Le ragioni di Recchi

Secondo Recchi, il gruppo è totalmente estraneo alla vicenda per due ragioni. “La prima è che siamo due società quotate, che di conseguenza hanno vincoli stretti di regole e comportamenti previsti non solo dal codice di autodisciplina della Borsa, ma anche dal Testo unico della finanza. Non entriamo nel merito delle commesse e dei progetti”. La seconda “è di mercato: l’Eni vale solo il 10%del business della Saipem, che vive delle commesse che vince, spesso assegnate dai nostri concorrenti, e che senza una reputazione internazionale di indipendenza non potrebbe lavorare”. L’incontro tra Scaroni, il ministro algerino Khelil e il presunto intermediario Bedjaoui a Parigi “non mi pare il presupposto di nessun coinvolgimento. Lasciamo che l’indagine, alla quale collaboriamo da tempo, vada avanti”, ha precisato Recchi.

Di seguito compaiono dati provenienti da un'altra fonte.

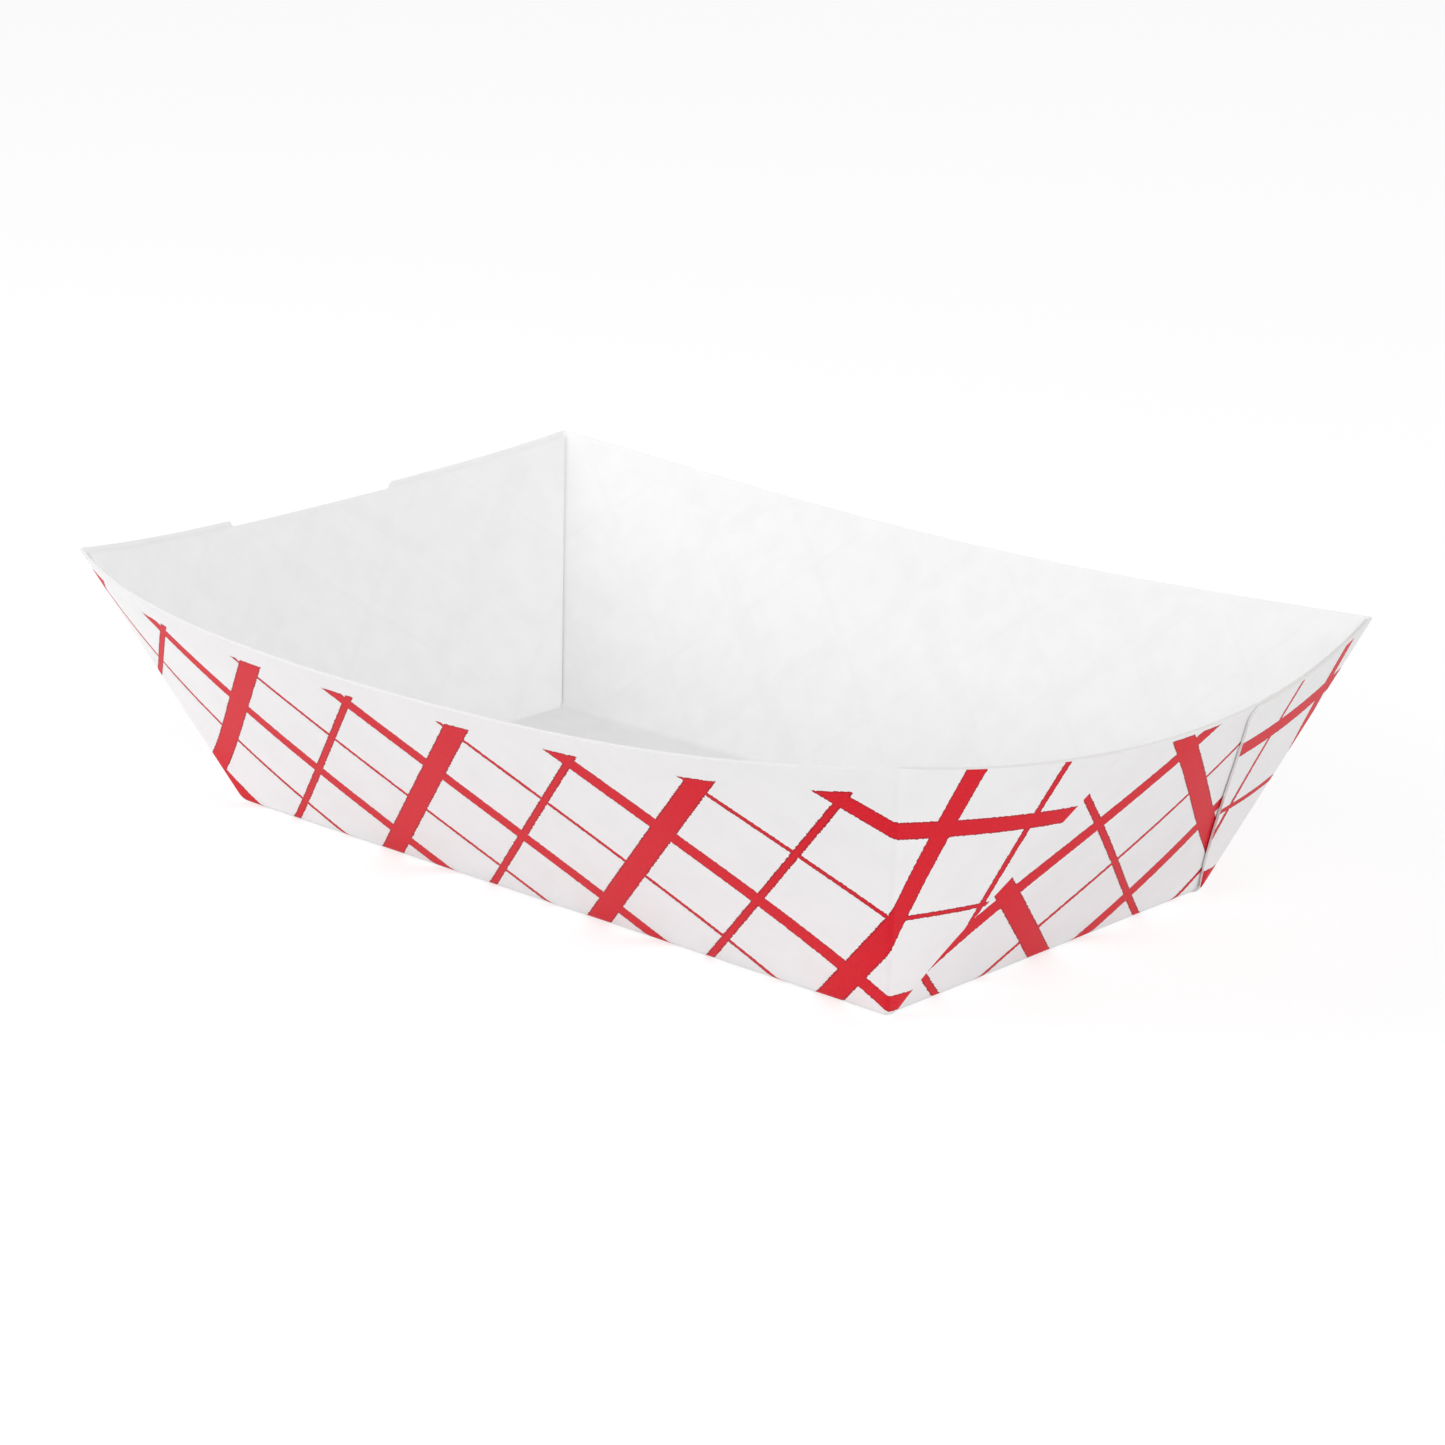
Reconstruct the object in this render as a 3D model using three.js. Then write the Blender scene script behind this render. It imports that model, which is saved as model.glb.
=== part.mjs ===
// Paper food tray: one folded sheet of white paperboard, printed on its outside.
// Millimetres, +Z up, X along the tray. The origin is the centre of the base's underside.
// Two long side walls wrap round the four corners as triangular flaps, glued outside the two end walls.

import * as THREE from 'three';
import { mergeVertices } from 'three/addons/utils/BufferGeometryUtils.js';

// Board
const boardThickness = 0.5;
const baseFoldRadius = 3;
const cornerFoldRadius = 2.5;

// Base, measured between its folds
const baseLength = 169.5;
const baseWidth = 88;

// Rim, measured from corner to corner
const rimLength = 210;
const rimWidth = 131.5;
const rimHeight = 53;

// How far each wall's rim bows outward at its middle, and sinks below its corners
const frontBow = 11.4;
const backBow = 7.7;
const endBow = 9.2;
const sideDip = 6.7;
const endDip = 5.2;

// The front wall bows a little more on its left, and the sheet's spring lifts two opposite corners of the rim
const frontBowLean = -0.11;
const rimTwist = 0.9;

// Share of extra fullness of a bow or a dip towards its ends: 0 is a plain parabola
const sideBowFullness = 0.85;
const endBowFullness = -0.15;
const dipFullness = 0.13;

// Flaps: their reach along the end wall's rim, their rounded tip and their width at the base corner
const flapReach = 46;
const flapTipRadius = 7;
const flapFootWidth = 1.5;

// The end walls' rims lie below the flaps' rims
const endRimDrop = 1;

// Surface steps along and up the sheet
const sideColumns = 22;
const middleColumns = 8;
const flapColumns = 6;
const cornerColumns = 4;
const foldRows = 3;
const wallRows = 4;
const tipRows = 4;
const weldDistance = 1e-4;

const up = new THREE.Vector3(0, 0, 1);

const halfBaseLength = baseLength / 2;
const halfBaseWidth = baseWidth / 2;
const halfRimLength = rimLength / 2;
const halfRimWidth = rimWidth / 2;

// A wall is a ruled sheet between its straight fold and its curved rim. Each runs anticlockwise seen from above.
function sideWall(out, along, bow, lean) {
  return {
    out: new THREE.Vector3(...out),
    along: new THREE.Vector3(...along),
    foot: halfBaseWidth,
    rim: halfRimWidth,
    halfFoot: halfBaseLength,
    halfRim: halfRimLength,
    bow,
    lean,
    fullness: sideBowFullness,
    dip: sideDip,
    twist: rimTwist,
  };
}

function endWall(out, along) {
  return {
    out: new THREE.Vector3(...out),
    along: new THREE.Vector3(...along),
    foot: halfBaseLength,
    rim: halfRimLength,
    halfFoot: halfBaseWidth,
    halfRim: halfRimWidth,
    bow: endBow,
    lean: 0,
    fullness: endBowFullness,
    dip: endDip,
    twist: -rimTwist,
  };
}

const frontWall = sideWall([0, -1, 0], [1, 0, 0], frontBow, frontBowLean);
const rightWall = endWall([1, 0, 0], [0, 1, 0]);
const backWall = sideWall([0, 1, 0], [-1, 0, 0], backBow, 0);
const leftWall = endWall([-1, 0, 0], [0, -1, 0]);

// Curve that is 0 at a wall's ends and 1 at its middle; s runs from -1 to 1 along the wall
function swell(s, fullness) {
  const parabola = 1 - s * s;
  return parabola * (1 + fullness * (1 - parabola));
}

function halfLengthAt(wall, w) {
  return THREE.MathUtils.lerp(wall.halfFoot, wall.halfRim, w);
}

// Point of a wall's outer face, with w from 0 at the fold to 1 at the rim, set inward by inset
function wallPoint(wall, s, w, inset = 0) {
  const bow = wall.bow * swell(s, wall.fullness) * (1 + wall.lean * s);
  const outward = THREE.MathUtils.lerp(wall.foot, wall.rim + bow, w);
  const height = (rimHeight - wall.dip * swell(s, dipFullness) + wall.twist * s) * w;
  return new THREE.Vector3()
    .addScaledVector(wall.along, s * halfLengthAt(wall, w))
    .addScaledVector(wall.out, outward - inset)
    .addScaledVector(up, height);
}

function bezier(start, control, end, t) {
  const first = start.clone().lerp(control, t);
  const second = control.clone().lerp(end, t);
  return first.lerp(second, t);
}

const slantHeight = Math.hypot(rimHeight, halfRimWidth - halfBaseWidth);
const foldShare = baseFoldRadius / slantHeight;
const tipShare = 1 - flapTipRadius / slantHeight;

// Shares of the slant height at which the rows above the fold lie, closer together round the flaps' tips
function rowShares() {
  const shares = [];
  for (let row = 1; row <= wallRows; row += 1) {
    shares.push(THREE.MathUtils.lerp(foldShare, tipShare, row / wallRows));
  }
  for (let row = 1; row <= tipRows; row += 1) {
    const angle = (row / tipRows) * (Math.PI / 2);
    shares.push(THREE.MathUtils.lerp(tipShare, 1, Math.sin(angle)));
  }
  return shares;
}

// One column of a wall: flat on the base, round the fold, then straight up to topShare of the full height.
// place gives the column's position along the wall, from -1 to 1, at each share of the height.
function wallColumn(wall, place, topShare = 1, inset = 0, sideways = null) {
  const foot = wallPoint(wall, place(0), 0, inset);
  const onBase = wallPoint(wall, place(0), 0, baseFoldRadius);
  if (sideways) onBase.addScaledVector(sideways, -baseFoldRadius);
  const foldEnd = wallPoint(wall, place(foldShare), foldShare, inset);
  const column = [onBase];
  for (let row = 1; row <= foldRows; row += 1) {
    column.push(bezier(onBase, foot, foldEnd, row / foldRows));
  }
  for (const share of rowShares()) {
    const height = share * topShare;
    column.push(wallPoint(wall, place(height), height, inset));
  }
  return column;
}

// Position along a wall at a distance from its corner; end is -1 or 1, and the distance may change with height
function besideCorner(wall, end, distanceAt) {
  return (height) => end * (1 - distanceAt(height) / halfLengthAt(wall, height));
}

// Reach of a corner fold to each side of the corner: it starts from the base folds and sharpens towards the rim
function cornerFoldAt(height) {
  return THREE.MathUtils.lerp(baseFoldRadius, cornerFoldRadius, height);
}

// Width of a flap from its corner fold at a share of the height: a straight edge, then a rounded tip
function flapWidthAt(share) {
  const straight = THREE.MathUtils.lerp(flapFootWidth, flapReach - cornerFoldRadius, share);
  const rise = (share - tipShare) / (1 - tipShare);
  if (rise <= 0) return straight;
  return straight - flapTipRadius * (1 - Math.sqrt(Math.max(0, 1 - rise * rise)));
}

// Places of a flap's columns, from the corner fold to the flap's cut edge
function flapPlaces(wall, end) {
  const places = [];
  for (let step = 0; step <= flapColumns; step += 1) {
    const distanceAt = (share) => cornerFoldAt(share) + flapWidthAt(share) * (step / flapColumns);
    places.push(besideCorner(wall, end, distanceAt));
  }
  return end === 1 ? places.reverse() : places;
}

// Places of the end wall's columns between its two flaps, the flaps' cut edges left out
function middlePlaces(wall) {
  const start = flapPlaces(wall, -1).at(-1);
  const finish = flapPlaces(wall, 1)[0];
  const places = [];
  for (let step = 1; step < middleColumns; step += 1) {
    places.push((share) => THREE.MathUtils.lerp(start(share), finish(share), step / middleColumns));
  }
  return places;
}

// Columns of a side wall from one corner fold to the other
function sideWallColumns(wall) {
  const columns = [];
  for (let step = 0; step <= sideColumns; step += 1) {
    const share = -1 + (2 * step) / sideColumns;
    const place = (height) => share * (1 - cornerFoldAt(height) / halfLengthAt(wall, height));
    columns.push(wallColumn(wall, place));
  }
  return columns;
}

// Columns round the corner from the end of one wall to the start of the next, both ends left out
function cornerBend(wall, next) {
  const before = wallColumn(wall, besideCorner(wall, 1, cornerFoldAt));
  const corner = wallColumn(wall, () => 1, 1, 0, next.out);
  const after = wallColumn(next, besideCorner(next, -1, cornerFoldAt));
  const columns = [];
  for (let step = 1; step < cornerColumns; step += 1) {
    const t = step / cornerColumns;
    columns.push(before.map((point, row) => bezier(point, corner[row], after[row], t)));
  }
  return columns;
}

// Outward normals of a grid of columns, whose first row lies on the base and faces straight down
function gridNormals(columns) {
  const last = columns.length - 1;
  const top = columns[0].length - 1;
  return columns.map((column, index) => column.map((point, row) => {
    if (row === 0) return up.clone().negate();
    const ahead = columns[Math.min(index + 1, last)][row];
    const behind = columns[Math.max(index - 1, 0)][row];
    const above = column[Math.min(row + 1, top)];
    const below = column[row - 1];
    const along = ahead.clone().sub(behind);
    const upward = above.clone().sub(below);
    return along.cross(upward).normalize();
  }));
}

// A sheet of board: its outer grid, and the inner grid one board thickness behind it
function makeSheet(outer) {
  const normals = gridNormals(outer);
  const inner = outer.map((column, index) => column.map(
    (point, row) => point.clone().addScaledVector(normals[index][row], -boardThickness),
  ));
  return { outer, inner };
}

// Side wall with the flap before it, its two corner folds and the flap after it, as one bent sheet
function makeWrap(previous, wall, next) {
  return makeSheet([
    ...flapPlaces(previous, 1).map((place) => wallColumn(previous, place)),
    ...cornerBend(previous, wall),
    ...sideWallColumns(wall),
    ...cornerBend(wall, next),
    ...flapPlaces(next, -1).map((place) => wallColumn(next, place)),
  ]);
}

// The end walls stand inside the flaps, so their outer faces are set in by the flaps' slanted thickness
const endLean = Math.atan2(halfRimLength - halfBaseLength, rimHeight);
const endInset = boardThickness / Math.cos(endLean);
const endTopShare = 1 - endRimDrop / rimHeight;

function makeEndSheet(wall) {
  const places = [...flapPlaces(wall, -1), ...middlePlaces(wall), ...flapPlaces(wall, 1)];
  return makeSheet(places.map((place) => wallColumn(wall, place, endTopShare, endInset)));
}

// A section is one closed outline across the board: up the outer face, over the rim and down the inner face.
// Every section has as many points, so a single layer repeats its rim point.
function makeSection(outer, rim, inner) {
  return [...outer, ...rim, ...inner.slice().reverse()];
}

function wrapSections(wrap) {
  const flapCount = flapColumns + 1;
  const sections = [];
  for (let index = flapCount; index < wrap.outer.length - flapCount; index += 1) {
    const rimPoint = wrap.inner[index].at(-1);
    sections.push(makeSection(wrap.outer[index], [rimPoint, rimPoint], wrap.inner[index]));
  }
  return sections;
}

// Flap and end wall in one section: the two layers are glued, and the end wall's rim lies below the flap's
function gluedSection(wrap, wrapIndex, end, endIndex) {
  const rim = [wrap.inner[wrapIndex].at(-1), end.outer[endIndex].at(-1)];
  return makeSection(wrap.outer[wrapIndex], rim, end.inner[endIndex]);
}

function endSections(wrapBefore, end, wrapAfter) {
  const flapCount = flapColumns + 1;
  const sections = [];
  for (let step = 0; step < flapCount; step += 1) {
    sections.push(gluedSection(wrapBefore, wrapBefore.outer.length - flapCount + step, end, step));
  }
  for (let step = 0; step <= middleColumns; step += 1) {
    const index = flapColumns + step;
    const rimPoint = end.outer[index].at(-1);
    sections.push(makeSection(end.outer[index], [rimPoint, rimPoint], end.inner[index]));
  }
  for (let step = 0; step < flapCount; step += 1) {
    sections.push(gluedSection(wrapAfter, step, end, end.outer.length - flapCount + step));
  }
  return sections;
}

// Closed mesh from the loop of sections, with the base filled in above and below
function toGeometry(sections) {
  const positions = [];
  const triangle = (a, b, c) => {
    if (a.equals(b) || b.equals(c) || c.equals(a)) return;
    for (const point of [a, b, c]) positions.push(point.x, point.y, point.z);
  };
  const underside = new THREE.Vector3(0, 0, 0);
  const floor = new THREE.Vector3(0, 0, boardThickness);
  sections.forEach((section, index) => {
    const next = sections[(index + 1) % sections.length];
    for (let row = 0; row < section.length - 1; row += 1) {
      triangle(section[row], next[row], next[row + 1]);
      triangle(section[row], next[row + 1], section[row + 1]);
    }
    triangle(underside, next[0], section[0]);
    triangle(floor, section.at(-1), next.at(-1));
  });
  const geometry = new THREE.BufferGeometry();
  geometry.setAttribute('position', new THREE.Float32BufferAttribute(positions, 3));
  const welded = mergeVertices(geometry, weldDistance);
  welded.computeVertexNormals();
  return welded;
}

function makeTray() {
  const frontWrap = makeWrap(leftWall, frontWall, rightWall);
  const backWrap = makeWrap(rightWall, backWall, leftWall);
  return toGeometry([
    ...wrapSections(frontWrap),
    ...endSections(frontWrap, makeEndSheet(rightWall), backWrap),
    ...wrapSections(backWrap),
    ...endSections(backWrap, makeEndSheet(leftWall), frontWrap),
  ]);
}

const coatedBoard = new THREE.MeshStandardMaterial({ color: 0xf1efec, roughness: 0.6, metalness: 0 });

const foldedTray = new THREE.Mesh(makeTray(), coatedBoard);
foldedTray.name = 'folded_tray';

const tray = new THREE.Group();
tray.add(foldedTray);

export default tray;
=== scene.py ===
# Paper food tray: one blank of coated paperboard, printed red on its outside,
# folded up and glued at its flaps
import math

import bmesh
import bpy
from mathutils import Matrix, Vector


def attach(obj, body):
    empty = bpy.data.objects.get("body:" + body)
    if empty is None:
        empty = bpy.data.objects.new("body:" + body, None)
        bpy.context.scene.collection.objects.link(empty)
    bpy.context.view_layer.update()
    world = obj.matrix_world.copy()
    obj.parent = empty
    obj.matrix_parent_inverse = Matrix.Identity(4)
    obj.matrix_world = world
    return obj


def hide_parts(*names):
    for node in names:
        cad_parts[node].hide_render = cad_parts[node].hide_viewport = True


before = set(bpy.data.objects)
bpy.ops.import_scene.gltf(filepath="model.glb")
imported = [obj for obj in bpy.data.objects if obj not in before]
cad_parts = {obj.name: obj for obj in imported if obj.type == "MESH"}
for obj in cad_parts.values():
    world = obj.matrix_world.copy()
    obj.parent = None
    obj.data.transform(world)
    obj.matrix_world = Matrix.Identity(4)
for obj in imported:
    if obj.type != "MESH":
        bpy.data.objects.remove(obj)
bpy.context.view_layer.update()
print("frame loaded:", ", ".join(sorted(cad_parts)))

metresPerMm = 0.001
up = Vector((0, 0, 1))


def lerp(start, finish, t):
    return start + (finish - start) * t


def clamp(value):
    return min(max(value, 0), 1)


def bezier(start, control, finish, t):
    return lerp(lerp(start, control, t), lerp(control, finish, t), t)


def addObject(name, data):
    added = bpy.data.objects.new(name, data)
    bpy.context.scene.collection.objects.link(added)
    return added


def pointAlong(direction):
    # The turn that makes a camera or a lamp look along a direction
    return direction.to_track_quat("-Z", "Y").to_euler()


# Camera, at the angle of the photograph
photoView = {
    "azimuth": 43.68,        # degrees round the tray from its front
    "elevation": 16.99,
    "distance": 0.7359,      # metres to the target
    "targetHeight": 0.0265,
    "lens": 96.67,           # millimetres
    "nearest": 0.01,         # metres, from where the camera sees
    "shiftX": 0.0121,        # the photograph was cropped a little off its centre
    "shiftY": -0.0070,
}


def makeCamera():
    azimuth = math.radians(photoView["azimuth"])
    elevation = math.radians(photoView["elevation"])
    back = Vector((math.sin(azimuth) * math.cos(elevation),
                   -math.cos(azimuth) * math.cos(elevation),
                   math.sin(elevation)))
    data = bpy.data.cameras.new("photo_camera")
    data.lens = photoView["lens"]
    data.shift_x = photoView["shiftX"]
    data.shift_y = photoView["shiftY"]
    data.clip_start = photoView["nearest"]
    camera = addObject("photo_camera", data)
    camera.location = up * photoView["targetHeight"] + back * photoView["distance"]
    camera.rotation_euler = pointAlong(-back)
    bpy.context.scene.camera = camera


makeCamera()
print("camera placed")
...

“Quando lo scorso novembre la magistratura ci ha portato l’evidenza di una situazione preoccupante, l’Eni ha rivolto ai vertici Saipem raccomandazioni molto forti e ha preteso contromisure molto drastiche”, ha ricordato. “Ci sono state le dimissioni del direttore finanziario dell’Eni, che all’epoca dei fatti contestati era direttore finanziario della Saipem; quelle dell’amministratore delegato della Saipem stessa; le sospensioni di altri dirigenti della società. In più – ha concluso Recchi – abbiamo ribadito ai magistrati di essere completamente a disposizione per definire anche gli attuali problemi. Mi sembra che sia stato fatto tutto ciò che si poteva fare”.